Talking to Mireya Reith, the founder and executive director of the Arkansas United Community Coalition, recently on Wade’s World, was a constant reminder, if anyone needed one, that the fight for immigration reform and the life decisions that teeter on every twitch and tweet from the White House are daily dilemmas at the grassroots level of millions and millions in the United States now. Reith is based in Walmart and Tyson country in northwestern Arkansas, but with seven support and information centers around Arkansas in places like McGeehee, DeQueen, and Fort Smith, not to mention Little Rock, it’s hard to get more grassroots than her operation.

Reith worked heroically in the interview to keep her remarks positive, but it was a medal winning effort, because the stories were rending.
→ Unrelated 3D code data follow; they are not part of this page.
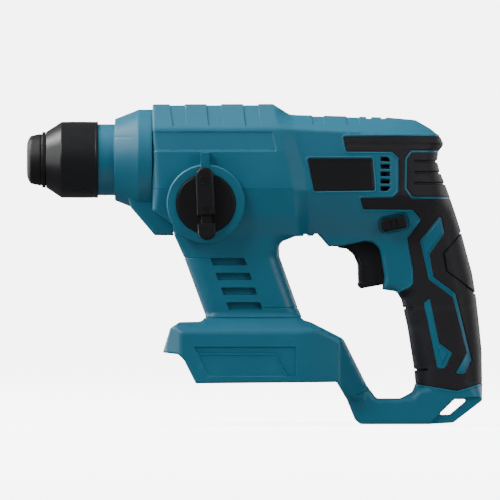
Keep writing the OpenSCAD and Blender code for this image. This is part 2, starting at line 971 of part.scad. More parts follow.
// A round wire along points [x, z] at a set y
module wire(route, y, r) {
    sides = 8;
    last = len(route) - 1;
    points = [for (i = [0:last])
        let (a = route[max(i, 1)] - route[max(i, 1) - 1],
            b = route[min(i, last - 1) + 1] - route[min(i, last - 1)],
            t = a / norm(a) + b / norm(b), reach = 2 * r / norm(t))
        for (k = [0:sides - 1])
            let (w = 360 * k / sides)
            [route[i][0] - reach * cos(w) * t[1] / norm(t), y + r * sin(w),
                route[i][1] + reach * cos(w) * t[0] / norm(t)]];
    near = [for (i = [0:last - 1]) for (k = [0:sides - 1])
        [i * sides + k, (i + 1) * sides + (k + 1) % sides, (i + 1) * sides + k]];
    far = [for (i = [0:last - 1]) for (k = [0:sides - 1])
        [i * sides + k, i * sides + (k + 1) % sides, (i + 1) * sides + (k + 1) % sides]];
    first = [[for (k = [sides - 1:-1:0]) k]];
    end = [[for (k = [0:sides - 1]) last * sides + k]];
    polyhedron(points, concat(near, far, first, end));
}

module wires() {
    supply = [[150, -118], [150.6, -101], [149, -92], [145, -92]];
    motor_leads = [[143, -68], [143, -65], [147, -58], [147.6, -49], [158, -41], [206, -39.4],
        [213, -32], [234, -31.6], [238.6, -42], [239.6, -47.6]];
    color([0.6, 0.1, 0.1])
        for (y = [-6, 6]) {
            wire(supply, y, 1.2);
            wire(motor_leads, y, 1.2);
        }
}

module terminal_block() {
    color(black) {
        block([140, 180], [-17, 17], [-121, -118]);
        block([176, 180], [-17, 17], [-126.5, -120.9]);
    }
}

module terminal_blades() {
    color(brass)
        for (y = [-11, -4, 4, 11])
            block([148, 170], [y - 0.4, y + 0.4], [-126.8, -121]);
}

module housing_screws() {
    color(steel)
        for_each_screw()
            difference() {
                union() {
                    translate([0, 0, -12]) cylinder(r = 1.9, h = 12 + screw_seat_y + 0.5);
                    translate([0, 0, screw_seat_y]) cylinder(r = 3.5, h = 2.6);
                }
                translate([0, 0, screw_seat_y + 1.2]) cylinder(r = 1.7, h = 3, $fn = 6);
            }
}

dust_cap();
locking_sleeve();
ball_ring();
locking_ball(1);  // upper_locking_ball
locking_ball(-1);  // lower_locking_ball
sleeve_spring();
retaining_ring();
spindle();
spindle_gear();
clutch_spring();
impact_bolt();
striker();
striker_seal_ring();
piston();
piston_seal_ring();
piston_pin();
wobble_ring();
wobble_hub();
countershaft();
countershaft_gear();
shift_sleeve();
countershaft_bearings();
oil_seal();
front_bearing();
bearing_bracket();
rear_bush();
nose_housing();
motor_plate();
left_housing();
right_housing();
grip_rubber([-100, -0.05]);  // left_grip_rubber
grip_rubber([0.05, 100]);  // right_grip_rubber
rear_pad();
side_plates();
mode_knob();
knob_lock_button();
knob_seal();
armature_shaft();
armature_core();
armature_windings();
commutator();
cooling_fan();
motor_yoke();
motor_magnets();
motor_bearings();
bearing_damper();
carbon_brushes();
brush_holders();
brush_plate();
trigger();
trigger_plunger();
trigger_spring();
power_switch();
direction_button();
controller();
wires();
terminal_block();
terminal_blades();
housing_screws();
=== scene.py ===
import logging
import math
from dataclasses import dataclass, field
from enum import Enum
from typing import Callable, Dict, List, Optional, Sequence, Tuple, Union

import bmesh
import bpy
import numpy as np
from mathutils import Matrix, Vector
from mathutils.geometry import delaunay_2d_cdt
from mathutils.kdtree import KDTree


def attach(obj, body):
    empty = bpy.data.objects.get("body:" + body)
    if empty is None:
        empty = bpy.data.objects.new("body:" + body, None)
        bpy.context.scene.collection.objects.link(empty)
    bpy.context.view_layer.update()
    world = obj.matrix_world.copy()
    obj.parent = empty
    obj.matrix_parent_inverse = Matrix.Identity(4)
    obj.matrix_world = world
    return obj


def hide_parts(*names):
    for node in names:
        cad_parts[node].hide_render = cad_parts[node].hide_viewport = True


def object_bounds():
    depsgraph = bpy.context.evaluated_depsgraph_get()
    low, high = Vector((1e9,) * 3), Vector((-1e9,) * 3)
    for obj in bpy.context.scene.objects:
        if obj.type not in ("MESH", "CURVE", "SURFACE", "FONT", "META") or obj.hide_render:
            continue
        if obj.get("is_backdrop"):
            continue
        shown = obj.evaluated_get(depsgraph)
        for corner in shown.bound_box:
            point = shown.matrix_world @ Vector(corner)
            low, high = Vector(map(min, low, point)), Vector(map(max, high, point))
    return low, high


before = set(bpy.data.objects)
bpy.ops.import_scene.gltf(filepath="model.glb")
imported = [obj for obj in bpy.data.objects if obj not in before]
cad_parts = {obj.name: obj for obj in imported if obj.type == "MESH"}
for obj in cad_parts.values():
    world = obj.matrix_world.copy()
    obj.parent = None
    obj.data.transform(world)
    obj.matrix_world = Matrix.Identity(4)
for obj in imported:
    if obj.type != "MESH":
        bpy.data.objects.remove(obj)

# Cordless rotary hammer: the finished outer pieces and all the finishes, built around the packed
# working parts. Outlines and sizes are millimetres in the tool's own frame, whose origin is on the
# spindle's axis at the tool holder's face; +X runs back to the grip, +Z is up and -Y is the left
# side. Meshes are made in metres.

MM = 0.001
# Millimetre tolerances of the meshes: welding, touching a rim, a guide's twin line, the gap left
# at the middle plane, the least wall and the least half width at a rounded edge
WELD = 0.004
ON_RIM = 0.001
GUIDE_TWIN = 0.06
SEAM_GAP = 0.04
MIN_WALL = 0.9
MIN_EDGE_Y = 0.12
Points = np.ndarray
Corner = Tuple[float, ...]
log = logging.getLogger("rotary_hammer")


class Side(Enum):
    """Which side of the middle plane a piece is on."""

    LEFT = -1
    RIGHT = 1


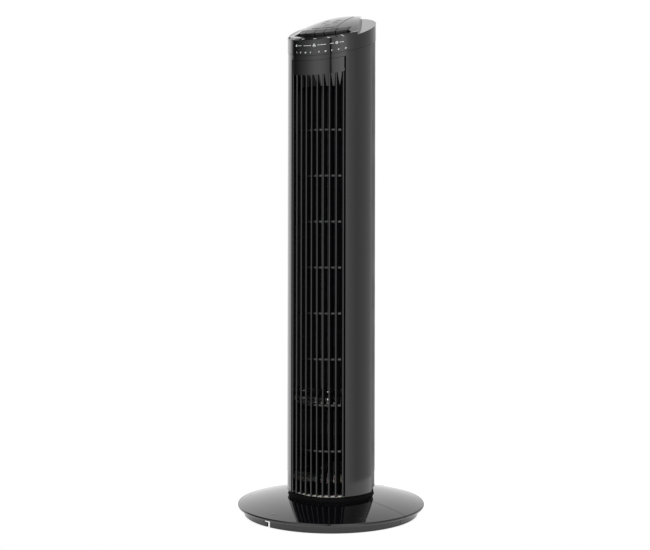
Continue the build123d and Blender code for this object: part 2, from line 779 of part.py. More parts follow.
def run_capacitor():
    """Motor capacitor on two posts of the foot."""
    case = block(-50, -30, -18, 18, stand_top_z, stand_top_z + 30)
    case = fillet(case.edges().filter_by(Axis.Z), 3)
    ears = block(-45, -35, -27, 27, stand_top_z, stand_top_z + 1.5)
    body = case + ears
    for x, y in stand_points()[:2]:
        body -= rod(screw_hole_r, stand_top_z - 1, stand_top_z + 3, x, y)
    return body


def stand_screws():
    solids = []
    for i, (x, y) in enumerate(stand_points()):
        top = stand_top_z + (1.5 if i < 2 else board_t)
        solids.append(rod(pilot_r, top - 7, top + 0.1, x, y) + rod(pan_r, top, top + 1.6, x, y))
    return solids


# ---------------------------------------------------------------- head
def scoop(inset):
    """Everything above the lowered right side, grown inwards by inset."""
    dx, dy = scoop_back[0] - scoop_front[0], scoop_back[1] - scoop_front[1]
    length = math.hypot(dx, dy)
    nx, ny = -dy / length, dx / length
    ax, ay = scoop_front[0] + nx * inset - dx, scoop_front[1] + ny * inset - dy
    bx, by = scoop_back[0] + nx * inset + dx, scoop_back[1] + ny * inset + dy
    front_y = scoop_front[1] - inset
    t = (front_y - ay) / (by - ay)
    corner = (ax + (bx - ax) * t, front_y)
    outline = make_face(Polyline(corner, (120, front_y), (120, by), (bx, by), close=True))
    return extrude(outline, amount=FAR * 2) & above(scoop_z - inset, scoop_slope)


def on_deck(sketch, w0, w1):
    return deck * Pos(0, 0, w0) * extrude(sketch, amount=w1 - w0)


def lip_area(inset):
    """The deck in front of the keys, seen square to the deck."""
    edge = math.asin(key_pitch * key_count / 2 / key_outer_r) + math.radians(1.0) + inset / key_outer_r
    r = key_outer_r + key_fit - inset
    reach = 2 * head_r
    return make_face([
        CenterArc((0, 0), r, -90 - math.degrees(edge), 2 * math.degrees(edge)),
        Line((r * math.sin(edge), -r * math.cos(edge)), (reach * math.sin(edge), -reach * math.cos(edge))),
        Line((reach * math.sin(edge), -reach * math.cos(edge)), (reach * math.sin(edge), -reach)),
        Line((reach * math.sin(edge), -reach), (-reach * math.sin(edge), -reach)),
        Line((-reach * math.sin(edge), -reach), (-reach * math.sin(edge), -reach * math.cos(edge))),
        Line((-reach * math.sin(edge), -reach * math.cos(edge)), (-r * math.sin(edge), -r * math.cos(edge))),
    ])


def lip_space(inset):
    """Everything above the flat lip in front of the keys, grown inwards by inset."""
    return on_deck(lip_area(inset), -inset, 60)


def lip_edge():
    """What the bevel takes off the front edge of the lip."""
    long_r = head_r / math.cos(math.atan(slant))
    low = Pos(0, -lip_bevel * slant, -lip_bevel) * Ellipse(head_r, long_r)
    high = Ellipse(head_r - lip_bevel, long_r - lip_bevel)
    return on_deck(lip_area(-joint_gap), -lip_bevel, 60) - deck * loft([low, high])


def key_sketch(x0, x1, grow):
    """Strip between two arcs of the same radius, cut to one stretch across the deck."""
    band = Circle(key_outer_r + grow) - Pos(0, key_depth + 2 * grow) * Circle(key_outer_r + grow)
    window = Pos((x0 + x1) / 2, -key_outer_r / 2) * Rectangle(x1 - x0, key_outer_r * 1.2)
    return band & window


def remote_sketch(grow):
    """Outline of the remote: bowed front edge, cut corners."""
    length = remote_back - remote_front
    middle = (remote_back + remote_front) / 2
    shape = Pos(0, middle) * Rectangle(remote_w + 2 * grow, length + 2 * grow)
    shape = chamfer(shape.vertices(), remote_corner)
    bow = Pos(0, remote_front + remote_bow_r - grow) * Circle(remote_bow_r)
    rest = Pos(0, middle + length / 4) * Rectangle(remote_w + 2 * grow + 1, length / 2 + 2 * grow + 1)
    return shape & (bow + rest)


def head_shell():
    """Control housing: ring wall, crowned deck, lowered sides, key slot and remote dock."""
    reach = key_pitch * key_count / 2
    body = rod(head_r, seam_z - 60, seam_z + 100) & above(seam_z, slant)
    body = (body & crown()) + (body & below(deck_z, slant))
    body = body - lip_space(0) - lip_edge() - scoop(0) - mirror(scoop(0), about=Plane.YZ)
    room = rod(head_in_r, seam_z - 60, seam_z + 100) & crown(-head_wall)
    room = room - lip_space(head_wall) - scoop(head_wall) - mirror(scoop(head_wall), about=Plane.YZ)
    tub = on_deck(remote_sketch(key_fit + dock_wall), dock_floor - dock_wall, 60)
    body = (body - room) + (tub & body)
    body -= on_deck(remote_sketch(key_fit), dock_floor, 60)
    body -= on_deck(key_sketch(-reach - key_fit, reach + key_fit, key_fit), -20, 60)
    thumb = deck * Pos(0, remote_back + 3, dock_floor + 14) * Sphere(9)
    body -= thumb & on_deck(Pos(0, remote_back) * Rectangle(20, 24), dock_floor, 60)
    rebate = window_sector(head_r + 1, head_r - window_t - hair, hair)
    body -= rebate
    slot = sector(head_r + 1, head_in_r - 1, seam_z - 60, seam_z + 60, -30, 30)
    slot = slot & above(seam_z + 6, slant) & below(deck_z - window_drop - 5, slant)
    return body - slot


def window_sector(r_out, r_in, grow):
    edge = window_edge + math.degrees(grow / head_r)
    shape = sector(r_out, r_in, seam_z - 60, seam_z + 60, -edge, edge)
    return shape & above(seam_z + 1.2 - grow, slant) & below(deck_z - window_drop + grow, slant)


def display_window():
    return window_sector(head_r, head_r - window_t, 0)


def head_tray():
    """Floor of the head: a sloping plate with a collar that drops into the tower."""
    r = head_in_r - joint_gap
    plate = rod(r, seam_z - 60, seam_z + 60) & above(seam_z + 0.6, slant) & below(seam_z + 3.0, slant)
    ring_r = rear_r - wall - joint_gap
    collar = tube(ring_r, ring_r - 1.8, seam_z - 60, seam_z + 60)
    collar = collar & above(seam_z - 5, slant) & below(seam_z + 1.5, slant)
    tray = plate + collar
    return tray - rod(6, seam_z - 60, seam_z + 60, 0, 30)


def key(index):
    """One key cap with its stem, following the crowned deck."""
    x0 = (index - key_count / 2) * key_pitch + key_gap / 2
    x1 = x0 + key_pitch - key_gap
    cap = on_deck(key_sketch(x0, x1, 0), key_bottom + 2, 60) & crown(key_proud)
    x, v = key_centre(index)
    stem = deck * Pos(x, v, key_bottom + 1.25) * Box(5, 5, 2.5)
    return cap + stem


def key_centre(index):
    x = (index + 0.5 - key_count / 2) * key_pitch
    return x, key_depth / 2 - math.sqrt(key_outer_r**2 - x**2)


def key_board():
    band = key_sketch(-41, 41, 2.0)
    return on_deck(band, board_w, board_w + board_t)


def tact_switches():
    solids = []
    for i in range(key_count):
        x, v = key_centre(i)
        z = board_w + board_t
        base = deck * Pos(x, v, z + 1.75) * Box(6, 6, 3.5)
        plunger = deck * Pos(x, v, (z + 3.4 + tact_top) / 2) * Cylinder(1.7, tact_top - z - 3.4)
        solids.append(base + plunger)
    return group(solids)


def display_board():
    x1 = 27.0
    z0 = seam_z + slant * display_y + 5
    return block(-x1, x1, display_y, display_y + board_t, z0, z0 + 16)


def display_leds():
    z = seam_z + slant * display_y + 10
    solids = []
    for i in range(led_count):
        x = (i - (led_count - 1) / 2) * led_pitch
        solids.append(Pos(x, display_y - 1.0, z) * Box(3.0, 2.0, 1.6))
    return solids


def ir_receiver():
    z = seam_z + slant * display_y + 17
    body = block(-3, 3, display_y - 3, display_y, z - 3, z + 3)
    return body + Pos(0, display_y - 3, z) * Sphere(2.2)


# ---------------------------------------------------------------- remote control
def remote_body(w0, w1):
    return on_deck(remote_sketch(0), w0, w1) & crown(remote_proud)


def remote_key_centres():
    first = remote_front + remote_key_first
    pairs = [(x, first + row * remote_key_pitch) for row in (1, 2) for x in (-remote_key_x, remote_key_x)]
    return [(0.0, first), *pairs]


def remote_cavity():
    return on_deck(
        Pos(0, (remote_front + remote_back) / 2) * Rectangle(remote_w - 6, remote_back - remote_front - 12),
        remote_floor + 1.4, 60,
    ) & crown(-1.4)


def tray_space(grow):
    middle = remote_back - 12
    outline = Pos(0, middle) * Rectangle(24 + 2 * grow, 26)
    return on_deck(outline, remote_floor + 1.4 - grow, remote_floor + 5.6 + grow)


def remote_lower_case():
    return remote_body(remote_floor, remote_split) - remote_cavity() - tray_space(hair)


def remote_upper_case():
    holes = [
        on_deck(Pos(x, v) * Circle(remote_key_r + pad_fit), remote_split - 1, 60)
        for x, v in remote_key_centres()
    ]
    return remote_body(remote_split, 60) - [remote_cavity(), tray_space(hair), *holes]


def remote_board():
    front, back = remote_front + 7, remote_back - 27
    plate = Pos(0, (front + back) / 2) * Rectangle(remote_w - 8, back - front)
    return on_deck(plate, remote_floor + 1.6, remote_floor + 2.6)


def remote_key(index):
    x, v = remote_key_centres()[index]
    pad = on_deck(Pos(x, v) * Circle(remote_key_r), remote_floor + 4.2, 60)
    return pad & crown(remote_proud + remote_key_proud)


def battery_tray():
    tray = tray_space(0)
    tray = tray & on_deck(remote_sketch(0), 0, 60)
    return tray - on_deck(Pos(0, remote_back - 13) * Circle(10.2), remote_floor + 2.4, 60)


def coin_cell():
    return on_deck(Pos(0, remote_back - 13) * Circle(10.0), remote_floor + 2.4, remote_floor + 5.4)


# ---------------------------------------------------------------- write the pieces
save("base_front_half", base_half(False))
save("base_rear_half", base_half(True))
save("rubber_feet", rubber_feet())
save("base_screws", base_screws())
save("swivel_plate", swivel_plate())
save("glide_ring", glide_ring())
save("swing_gear", swing_gear())
save("gear_screws", gear_screws())
save("cord_gland", cord_gland())
save("tower_foot", tower_foot())
save("swing_motor", swing_motor())
save("swing_pinion", swing_pinion())
save("front_shell", front_shell())
save("rear_shell", rear_shell())
save("shell_screws", shell_screws())
save("front_grille", front_grille())
save("scroll_wall", scroll_wall())
save("tongue_wall", tongue_wall())
save("lower_duct_plate", lower_duct_plate())
save("upper_duct_plate", upper_duct_plate())
save("bearing_rubber", bearing_rubber())
save("bearing_bush", bearing_bush())
save("impeller", impeller())
save("impeller_stub", impeller_stub())
save("hub_set_screw", hub_set_screw())
save("motor_lower_housing", bell(motor_z, core_z, True))
save("motor_upper_housing", bell(core_z + core_h, bell_top_z, False))
save("stator_core", stator_core())
save("stator_coils", stator_coils())
save("rotor", rotor())
save("motor_shaft", motor_shaft())
save("motor_bearings", motor_bearings())
save("motor_bracket", motor_bracket())
save("motor_dampers", motor_dampers())
save("power_board", power_board())
save("power_parts", power_parts())
save("run_capacitor", run_capacitor())
save("inner_screws", group(swing_motor_screws() + bracket_screws() + stand_screws()))
save("head_shell", head_shell())
save("display_window", display_window())
save("head_tray", head_tray())
save("key_board", key_board())
save("tact_switches", tact_switches())
save("display_board", display_board())
save("display_diodes", group(display_leds() + [ir_receiver()]))
for number in range(key_count):
    save(f"deck_key_{number + 1}", key(number))
save("remote_lower_case", remote_lower_case())
save("remote_upper_case", remote_upper_case())
save("remote_board", remote_board())
save("battery_tray", battery_tray())
save("coin_cell", coin_cell())
for number in range(len(remote_key_centres())):
    save(f"remote_key_{number + 1}", remote_key(number))
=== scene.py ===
import math

import bmesh
import bpy
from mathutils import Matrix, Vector
from mathutils.bvhtree import BVHTree


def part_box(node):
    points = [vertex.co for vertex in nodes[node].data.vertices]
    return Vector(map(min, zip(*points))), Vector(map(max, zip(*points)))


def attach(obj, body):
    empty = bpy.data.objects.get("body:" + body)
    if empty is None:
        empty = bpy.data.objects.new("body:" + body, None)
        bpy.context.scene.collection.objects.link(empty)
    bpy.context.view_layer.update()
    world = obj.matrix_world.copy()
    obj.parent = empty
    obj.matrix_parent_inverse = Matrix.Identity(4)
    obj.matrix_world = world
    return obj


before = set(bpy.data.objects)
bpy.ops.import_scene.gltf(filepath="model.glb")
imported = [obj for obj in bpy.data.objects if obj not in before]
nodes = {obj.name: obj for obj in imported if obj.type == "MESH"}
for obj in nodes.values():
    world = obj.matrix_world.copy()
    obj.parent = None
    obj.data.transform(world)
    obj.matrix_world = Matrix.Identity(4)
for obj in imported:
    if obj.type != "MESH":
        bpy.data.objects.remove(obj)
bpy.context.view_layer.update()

# ---- Base halves
# Two half-round mouldings of black ABS, both screwed to the neck between them. They come out of a
# mirror-polished tool, so the plate reflects the column and shows a little dust.


def linear(colour):
    """An sRGB hex colour as the linear values that a shader takes."""
    parts = [int(colour[i:i + 2], 16) / 255 for i in (0, 2, 4)]
    return tuple(c / 12.92 if c <= 0.04045 else ((c + 0.055) / 1.055) ** 2.4 for c in parts) + (1.0,)


def add_node(tree, kind, inputs=None, **settings):
    """Adds one node, with its settings, and fills or links its inputs."""
    made = tree.nodes.new(kind)
    for name, value in settings.items():
        setattr(made, name, value)
    for name, value in (inputs or {}).items():
        if isinstance(value, bpy.types.NodeSocket):
            tree.links.new(value, made.inputs[name])
        else:
            made.inputs[name].default_value = value
    return made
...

For every school district she mentioned that was stepping up to support children afraid to go to school, the list was obscuring the silence from many more as well as from the state, not to mention her story of some teachers telling children in their classrooms right after the election that they needed to leave the country and do so now. Whole families are retreating into the shadows now all over the country, and Reith and the United Community Coalition know their names in their communities.

That part of her job is hard, but perhaps not as thankless as her reports of having recently been in Washington talking to her local and state Congressional delegation about the continued need for immigration reform and the human faces of these issues in the community. Once again Reith was relentlessly positive about the reception she received, including from Arkansas Senator Tom Cotton, who has been touted as something of a Trump “whisperer” in the early days of the administration. Cotton, whose raw ambition and extreme conservativism has him on many short lists on the right as a comer nationally, is also the architect of one of the most anti-immigrant pieces of legislation introduced in the Senate. Not satisfied with drumbeating about undocumented immigration, his proposal is to reduce even legal immigration more than half and more than even the Administration is proposing.

Only eight years ago the fight was to get real immigration reform on President Obama’s agenda in the first hundred days, which we lost. Now the fight is almost to keep so-called immigration reform off of the agenda for the first two hundred days of this Congress, when most believe is the only time the legislative window is open before mid-term elections make most anything impossible to pass. We have to hope that Reith’s work and that of the Arkansas United Community Coalition and other grassroots pro-immigrant groups around the country are successful in saving America’s reputation and principles as an open and welcoming country to all, and we have to support their work as much as possible in these chaotic and dark times.